The kings of the European powers encouraged their subjects to go to the colonies and try to get rich, because the kings received a share of the riches. Of course, they didn’t get all of the riches, but by this was the only way they could get any of the riches, by having colonists settle, as well as having investors invest and bankroll the colonies or create enterprises. “I am the King. There is a rich colony I own, just sitting there waiting for its resources to be dug up or chopped down – ie., developed. If you invest in this colony (either investing your money or your life) you can get rich! You and I will split the profits.”

With the wealth sent to Europe from the American (North and South) colonies, Europe was able to colonize Africa, Asia, and the South Pacific, and with the wealth generated from all of these colonies, Europe was able to start the Industrial Revolution.

Rather, the English-speaking world (Britain and the US) were able to do it. Colonialism was applied a little differently in the English colonies than in the Spanish and Portuguese colonies, which resulted in Spain and Portugal lagging far behind in industrialism and in “development” of their colonies. The Spaniards sought to replicate little medieval kingdoms complete with Indian serfs, and a caste system based on color. In the Spanish colonies, there was very little social mobility, no promise that those at the bottom could move up the ladder to wealth, and therefore no “chain letter.”

But the English, and their heirs the US Americans, developed the idea of universal opportunity, that anyone and everyone can move up the ladder to unlimited wealth. Of course, this is not true – please note that I said that they developed the IDEA that everyone can do it, and they continue to wave the IDEA like a flag, like advertisements for the state lottery that invite you to think of how YOU TOO could be living in lottery-winner luxury.

The connection between capitalism and freedom is a valid connection. Capitalist civilization is far more free in many ways that precapitalist civilization.

And hierarchies are much more fluid than in precapitalist civilization. In precapitalist civilization, you were an aristocrat if you were born an aristocrat. It didn’t matter if you were smart or stupid, active or a couch potato (and, secure in their positions, many aristocrats were couch potatoes). In capitalism, on the other hand positions in the hierarchies are earned, and select for individuals who have certain values and are very good at doing certain things. You cannot become a CEO unless your values are that of a CEO and you are very good at doing what a CEO does.

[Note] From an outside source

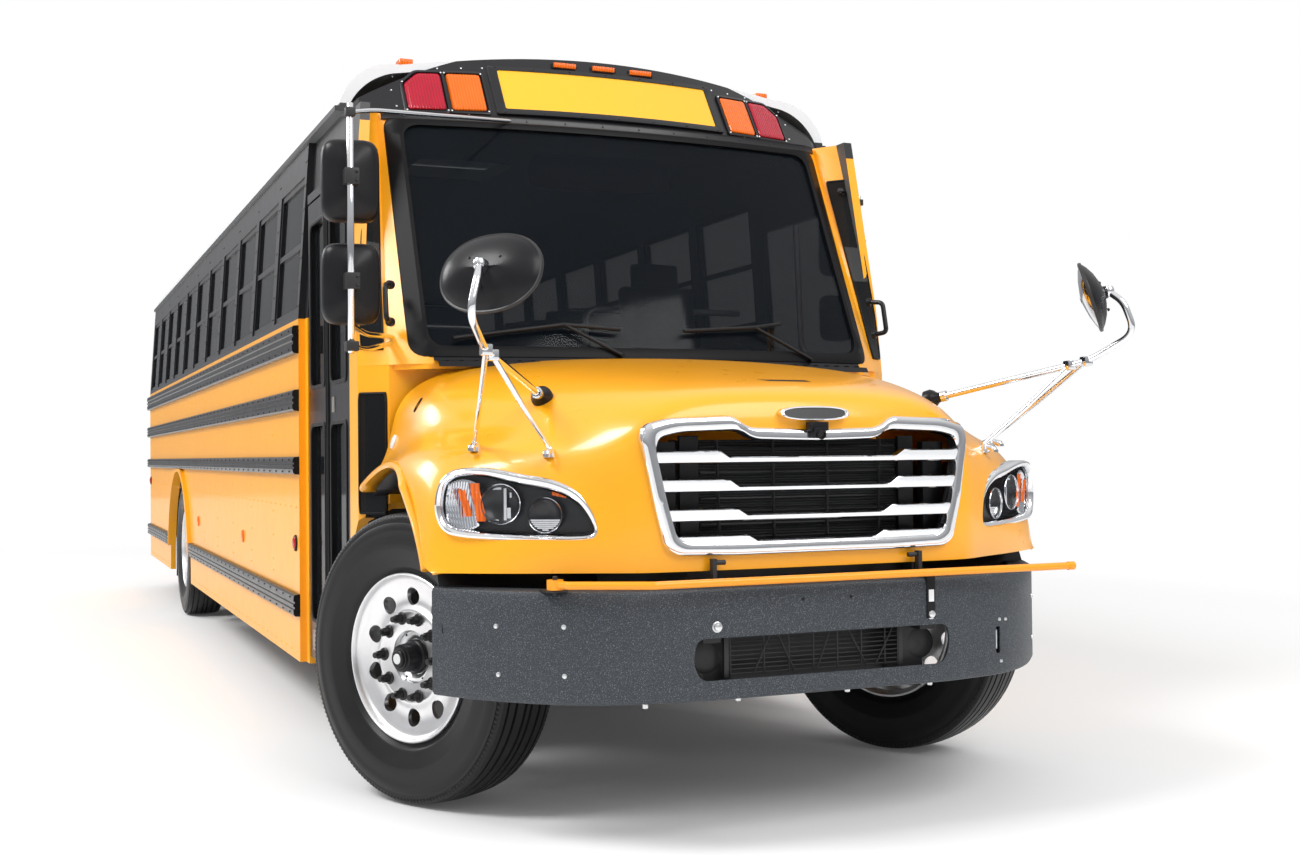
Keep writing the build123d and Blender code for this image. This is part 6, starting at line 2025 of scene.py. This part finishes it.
def makeStopSign():
    borders, lamps = bmesh.new(), bmesh.new()
    centre = (-1.965, 1.64)
    for y, out in ((1.2742, 1), (1.2638, -1)):
        rows = []
        for apothem, lift in ((.2245, 0), (.224, .0012), (.206, .0012), (.2055, 0)):
            reach = apothem / math.cos(math.pi / 8)
            rows.append([at(centre[0] + reach * math.cos(math.pi / 8 + math.pi / 4 * k), y + out * lift,
                            centre[1] + reach * math.sin(math.pi / 8 + math.pi / 4 * k)) for k in range(8)])
        addGrid(borders, rows, False, True)
        for dz in (-.125, .125):
            spot = at(centre[0], y, centre[1] + dz)
            addLathe(lamps, [(-.001, .046), (.006, .046), (.01, .04), (.016, .024), (.018, 0)], spot,
                     (0, out, 0), 28)
    made = piece("stopBorder", borders, "signWhite", "stop_arm", .3)
    made = piece("stopLamps", lamps, "red", "stop_arm")


def makeRear():
    rearX = bodyShape["rearX"]
    seals, red, amber, clear, plate = (bmesh.new() for _ in range(5))
    place = placeOf(at(rearX, 0, 0), (0, -1, 0), (0, 0, 1))
    for y0, y1 in ((.56, 1.08), (-1.08, -.56)):
        addRing(seals, place, y0, y1, 1.96, 2.48, .05, .03, .01)
    doorSeals = bmesh.new()
    for z0, z1 in ((1.56, 2.3), (1.13, 1.44)):
        addRing(doorSeals, place, -.3, .3, z0, z1, .05, .026, .009)
    for z in (1.12, 1.5, 2.32):
        addBox(doorSeals, at(rearX - .006, -.355, z - .028), at(rearX, -.305, z + .028), .002)
        for y in (-.345, -.318):
            addDome(doorSeals, at(rearX - .006, y, z), (-1, 0, 0), .006, .004, 6)
    addBox(doorSeals, at(rearX - .012, .315, 1.44), at(rearX, .345, 1.56), .004)
    made = piece("rearDoorTrim", doorSeals, "rubber", "rear_door")
    for side in (1, -1):
        for bm, z, radius in ((red, 1.48, .088), (amber, 1.27, .088), (clear, 1.09, .052)):
            centre = at(rearX, side * .9, z)
            face = [(-.001, radius * .93), (.01, radius * .93), (.014, radius * .85), (.0158, radius * .5),
                    (.016, 0)]
            addLathe(bm, face, centre, (-1, 0, 0), 40)
            edge = [(-.001, radius + .012), (.01, radius + .012), (.014, radius + .006),
                    (.014, radius * .95), (.004, radius * .93)]
            addLathe(seals, edge, centre, (-1, 0, 0), 40)
        addBox(red, at(rearX - .01, side * 1.1 - .03, .93), at(rearX, side * 1.1 + .03, .99), .004)
    addBox(plate, at(rearX - .006, .56, 1.14), at(rearX - .002, .84, 1.29), .001)
    addRing(seals, place, -.86, -.54, 1.125, 1.305, .02, .014, .008)
    addBox(seals, at(rearX - .03, .655, 1.325), at(rearX, .745, 1.35), .006)
    made = piece("rearSeals", seals, "rubber", "bus_body")
    made = piece("rearReds", red, "red", "bus_body")
    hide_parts("tail_lamps")
    made = piece("rearAmbers", amber, "amber", "bus_body")
    made = piece("reverseLamps", clear, "signWhite", "bus_body")
    piece("blankPlate", plate, "signWhite", "bus_body")


def makeSkirtDoors():
    # panel doors on the left skirt
    bm = bmesh.new()
    left = placeOf(at(0, bodyShape["wallY"], 0), (-1, 0, 0), (0, 0, 1))
    for x0, x1, z0, z1 in ((-2.55, -1.9, .66, .98), (-4.62, -4.36, .72, .98), (-8.9, -8.4, .66, .98)):
        addRing(bm, left, -x1, -x0, z0, z1, .02, .01, .0035)
        knob = at((x0 + x1) / 2, bodyShape["wallY"], z0 + .05)
        addLathe(bm, [(0, .016), (.005, .016), (.007, .012), (.007, 0)], knob, (0, 1, 0), 16)
    made = piece("skirtDoors", bm, "yellow", "bus_body")


# rails behind the entrance and behind the driver
insideRails = (((-1.52, -1.05, 1.02), (-1.52, -1.05, 1.86), (-1.52, -.36, 1.86), (-1.52, -.36, 1.02)),
               ((-1.62, .22, 1.02), (-1.62, .22, 1.98), (-1.62, 1.08, 1.98)))


def makeSideDetails():
    # side reflectors and the poles and rails inside
    reds, tubes = bmesh.new(), bmesh.new()
    for side in (1, -1):
        for x in (-3.4, -5.7):
            addLathe(reds, [(-.001, .036), (.006, .036), (.01, .028), (.011, 0)],
                     at(x, side * bodyShape["wallY"], .8), (0, side, 0), 24)
        post = [(-.62, side * .98, 1.64), (-.66, side * .92, 1.72), (-.7, side * .92, 2.3)]
        addTube(tubes, roundedPath([at(*spot) for spot in post], .05), .014, 10)
    for path in insideRails:
        addTube(tubes, roundedPath([at(*spot) for spot in path], .08), .016, 12)
    made = piece("sideReflectors", reds, "amber", "bus_body")
    piece("stanchions", tubes, "alloy", "bus_body")


def makeInsideMirror():
    bm = bmesh.new()
    place = placeOf(at(-.83, 0, 2.5), (0, 1, 0), (.25, 0, 1))
    layers = [(.02, -.012), (.6, -.01), (.96, -.004), (1, .004), (.9, .01), (.02, .012)]
    addSoftBox(bm, place, .34, .075, layers, 6.0)
    piece("insideMirror", bm, "plastic", "bus_body")


makeRails()
makeRivets()
makeDoorDetails()
makeCabDetails()
makeStopSign()
makeRear()
makeSkirtDoors()
makeSideDetails()
makeInsideMirror()
print("details made")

Capitalism was extremely brutal to the working class when it started. Yet it needed labor, and the USA could attract immigrants to supply labor to the factories by offering them the promise of opportunity to move up the economic ladder. North America / western Europe / Australia / New Zealand – the “First World” or “developed world” – is at the top of the chain letter pyramid scheme, and most of the workers today in the “developed world” live in comparative luxury and privilege. This is because they are higher in the pyramid. Below them are the poor masses of the Third World, and below them is the Earth itself.

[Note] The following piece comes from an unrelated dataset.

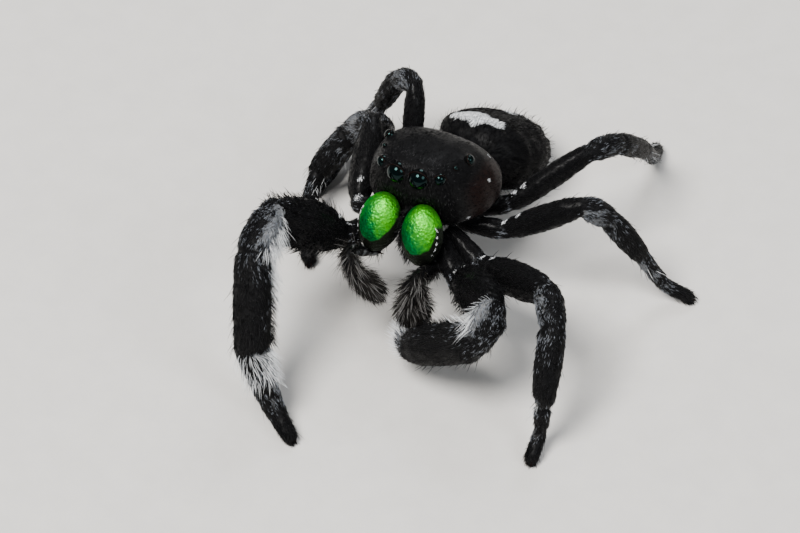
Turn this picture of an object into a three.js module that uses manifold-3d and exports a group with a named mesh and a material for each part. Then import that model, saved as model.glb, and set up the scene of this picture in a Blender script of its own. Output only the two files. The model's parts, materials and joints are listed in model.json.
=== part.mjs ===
// A life-size jumping spider, standing alert with its front legs held out before it.
// Millimetres. The spider faces -Y, its left side is +X, and the floor is z = 0.
import * as THREE from 'three';
import { mergeVertices } from 'three/addons/utils/BufferGeometryUtils.js';
import Module from 'manifold-3d';

const wasm = await Module();
wasm.setup();

// ---- Driving dimensions ----------------------------------------------------------------

const GAP = 0.03; // clear space between pieces that meet
const EYE_HEIGHT = 5.8; // the front middle eyes above the floor
const HEAD_PITCH = 17; // degrees that the front of the head is raised
const HEAD_ROLL = -3; // degrees that the head leans to its right

const LIMB_SIDES = 9;
const BODY_SIDES = 20;
const FINE_BALL = [14, 10]; // facets round and up the large eyes and the chelicerae
const COARSE_BALL = [10, 7];
const LARGE_EYE = 0.3; // radius above which an eye is made finer
const CORNER = 0.42; // how far before and after a joint a nearly straight limb starts to turn
const CORNER_SHARE = 0.4; // the most of a segment's length that one turn may take
const TOE_HEIGHT = 0.25; // middle of the foot's end above the floor
const PAD_RADIUS = 0.17; // the small flat that a foot stands on

// Carapace and breast, in the head's own frame. Its origin lies midway between the front
// middle eyes, y runs back along the head and z up. Each station holds its place along y,
// half its width, the height of its top, of its widest line and of its underside.
const HEAD_STATIONS = [
  [-0.10, 0.62, 0.22, -0.25, -0.62],
  [0.02, 1.02, 0.44, -0.35, -0.85],
  [0.25, 1.38, 0.58, -0.55, -1.30],
  [0.60, 1.64, 0.66, -0.75, -1.85],
  [1.10, 1.86, 0.72, -0.90, -2.15],
  [1.70, 2.03, 0.72, -1.00, -2.30],
  [2.40, 2.13, 0.58, -1.10, -2.35],
  [3.10, 2.06, 0.24, -1.20, -2.30],
  [3.80, 1.76, -0.34, -1.30, -2.15],
  [4.35, 1.28, -0.90, -1.42, -2.00],
  [4.70, 0.66, -1.22, -1.50, -1.82],
];
const HEAD_SQUARENESS = 2.5;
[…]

But this global capitalist system is a funnel designed to suck wealth from below (the Third World and the very planet on whom our life is based) up the pyramid.

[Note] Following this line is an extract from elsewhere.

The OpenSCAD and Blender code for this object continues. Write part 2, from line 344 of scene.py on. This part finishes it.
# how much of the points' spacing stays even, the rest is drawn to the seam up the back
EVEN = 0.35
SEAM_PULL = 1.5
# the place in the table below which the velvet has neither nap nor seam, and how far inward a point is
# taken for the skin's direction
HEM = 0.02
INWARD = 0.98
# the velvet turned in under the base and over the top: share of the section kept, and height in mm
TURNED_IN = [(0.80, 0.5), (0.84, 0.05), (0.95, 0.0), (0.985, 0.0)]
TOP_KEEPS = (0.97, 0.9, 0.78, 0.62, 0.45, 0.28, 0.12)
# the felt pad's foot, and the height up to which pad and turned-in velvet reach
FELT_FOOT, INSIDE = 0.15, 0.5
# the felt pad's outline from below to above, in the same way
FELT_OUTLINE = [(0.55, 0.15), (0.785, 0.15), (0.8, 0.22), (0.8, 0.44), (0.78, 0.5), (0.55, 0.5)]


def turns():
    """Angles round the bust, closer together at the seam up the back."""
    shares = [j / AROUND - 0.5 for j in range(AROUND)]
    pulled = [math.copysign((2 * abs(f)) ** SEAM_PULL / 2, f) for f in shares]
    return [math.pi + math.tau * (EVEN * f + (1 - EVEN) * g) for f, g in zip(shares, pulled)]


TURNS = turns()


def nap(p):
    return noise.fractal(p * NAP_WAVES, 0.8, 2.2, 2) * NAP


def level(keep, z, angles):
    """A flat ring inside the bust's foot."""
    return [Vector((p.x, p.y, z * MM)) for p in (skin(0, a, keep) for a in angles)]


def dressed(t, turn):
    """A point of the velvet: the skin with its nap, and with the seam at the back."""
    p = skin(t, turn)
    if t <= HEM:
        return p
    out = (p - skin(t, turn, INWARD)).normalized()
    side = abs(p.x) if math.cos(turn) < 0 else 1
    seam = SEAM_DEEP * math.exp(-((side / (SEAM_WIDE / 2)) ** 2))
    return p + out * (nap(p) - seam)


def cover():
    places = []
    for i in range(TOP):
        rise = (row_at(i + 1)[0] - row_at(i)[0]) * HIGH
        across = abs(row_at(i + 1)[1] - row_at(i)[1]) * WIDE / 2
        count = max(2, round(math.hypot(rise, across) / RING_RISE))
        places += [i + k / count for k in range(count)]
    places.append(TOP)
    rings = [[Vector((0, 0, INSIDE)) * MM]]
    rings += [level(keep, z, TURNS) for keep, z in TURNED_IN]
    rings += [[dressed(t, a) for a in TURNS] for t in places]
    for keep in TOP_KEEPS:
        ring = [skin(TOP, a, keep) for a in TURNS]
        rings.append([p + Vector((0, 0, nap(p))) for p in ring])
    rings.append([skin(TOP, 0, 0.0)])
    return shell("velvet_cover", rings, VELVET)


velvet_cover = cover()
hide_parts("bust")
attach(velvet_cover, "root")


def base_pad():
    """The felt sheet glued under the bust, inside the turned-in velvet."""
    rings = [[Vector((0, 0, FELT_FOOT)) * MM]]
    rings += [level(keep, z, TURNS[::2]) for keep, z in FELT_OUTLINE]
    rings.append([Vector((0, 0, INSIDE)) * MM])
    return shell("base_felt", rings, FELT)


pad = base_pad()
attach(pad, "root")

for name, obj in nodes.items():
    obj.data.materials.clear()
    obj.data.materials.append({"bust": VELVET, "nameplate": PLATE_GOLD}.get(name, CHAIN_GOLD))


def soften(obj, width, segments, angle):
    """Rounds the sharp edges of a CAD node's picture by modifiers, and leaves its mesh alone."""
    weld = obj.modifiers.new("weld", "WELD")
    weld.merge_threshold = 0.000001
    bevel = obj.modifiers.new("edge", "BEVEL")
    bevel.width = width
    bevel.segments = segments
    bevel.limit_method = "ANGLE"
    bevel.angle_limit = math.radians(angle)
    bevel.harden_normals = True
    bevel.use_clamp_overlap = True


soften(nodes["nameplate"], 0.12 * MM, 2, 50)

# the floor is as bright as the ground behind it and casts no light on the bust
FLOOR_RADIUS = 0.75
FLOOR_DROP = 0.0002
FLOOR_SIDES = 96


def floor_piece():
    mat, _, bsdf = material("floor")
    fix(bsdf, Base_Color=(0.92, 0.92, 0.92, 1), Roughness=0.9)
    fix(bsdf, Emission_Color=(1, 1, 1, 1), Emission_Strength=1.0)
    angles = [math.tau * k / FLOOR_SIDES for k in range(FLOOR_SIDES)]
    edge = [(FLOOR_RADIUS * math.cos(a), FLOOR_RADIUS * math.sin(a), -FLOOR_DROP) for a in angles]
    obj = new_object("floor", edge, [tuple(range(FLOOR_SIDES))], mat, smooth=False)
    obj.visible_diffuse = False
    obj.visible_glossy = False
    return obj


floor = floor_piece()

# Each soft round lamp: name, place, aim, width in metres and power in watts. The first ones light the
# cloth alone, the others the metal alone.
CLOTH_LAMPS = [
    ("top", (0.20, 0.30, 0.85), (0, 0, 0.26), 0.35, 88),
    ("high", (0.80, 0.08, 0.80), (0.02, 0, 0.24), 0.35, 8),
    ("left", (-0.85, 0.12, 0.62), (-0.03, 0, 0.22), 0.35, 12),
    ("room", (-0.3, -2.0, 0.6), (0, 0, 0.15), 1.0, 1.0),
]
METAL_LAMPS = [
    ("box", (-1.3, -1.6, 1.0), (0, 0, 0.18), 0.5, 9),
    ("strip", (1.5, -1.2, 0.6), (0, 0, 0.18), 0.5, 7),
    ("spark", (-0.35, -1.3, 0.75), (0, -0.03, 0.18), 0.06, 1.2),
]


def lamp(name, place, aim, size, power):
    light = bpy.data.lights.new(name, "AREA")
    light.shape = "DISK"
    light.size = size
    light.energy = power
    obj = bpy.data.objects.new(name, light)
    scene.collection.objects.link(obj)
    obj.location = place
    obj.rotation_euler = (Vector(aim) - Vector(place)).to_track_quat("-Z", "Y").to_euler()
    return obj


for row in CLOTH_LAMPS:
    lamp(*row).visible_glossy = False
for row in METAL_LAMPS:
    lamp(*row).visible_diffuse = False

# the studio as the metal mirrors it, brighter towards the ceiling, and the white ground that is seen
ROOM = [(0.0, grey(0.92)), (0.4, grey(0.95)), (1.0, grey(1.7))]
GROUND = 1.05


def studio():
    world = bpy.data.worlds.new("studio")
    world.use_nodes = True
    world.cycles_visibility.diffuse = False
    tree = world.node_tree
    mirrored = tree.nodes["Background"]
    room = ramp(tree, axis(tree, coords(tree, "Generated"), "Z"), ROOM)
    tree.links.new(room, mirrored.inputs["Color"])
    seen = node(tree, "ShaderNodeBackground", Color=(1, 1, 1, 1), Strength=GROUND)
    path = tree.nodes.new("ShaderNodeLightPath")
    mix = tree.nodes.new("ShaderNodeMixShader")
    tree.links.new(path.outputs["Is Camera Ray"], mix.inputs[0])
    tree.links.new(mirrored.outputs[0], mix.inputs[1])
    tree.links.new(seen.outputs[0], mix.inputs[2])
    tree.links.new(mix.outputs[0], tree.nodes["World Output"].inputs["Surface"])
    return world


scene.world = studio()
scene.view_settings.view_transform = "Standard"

Life for most people in capitalist civilization is more free and materially abundant than life for most people in precapitalist civilization

But capitalism is also vastly more destructive than precapitalist civilizations. Partly because capitalism is better at exploiting the Earth’s resources, which is why there is a connection between the greater abundance for humans and the destructiveness.

But capitalism is destructive in many other ways and levels than just ecologically destructive. It is socially destructive – destructive of social bonds among people. It is emotionally and spiritually destructive.

If we are going to understand the destructiveness of modern civilization, it is necessary to study capitalism specifically, not just civilization as a whole.

I am going to tie this in with the Quinnian population dynamics thread when it gets to this point.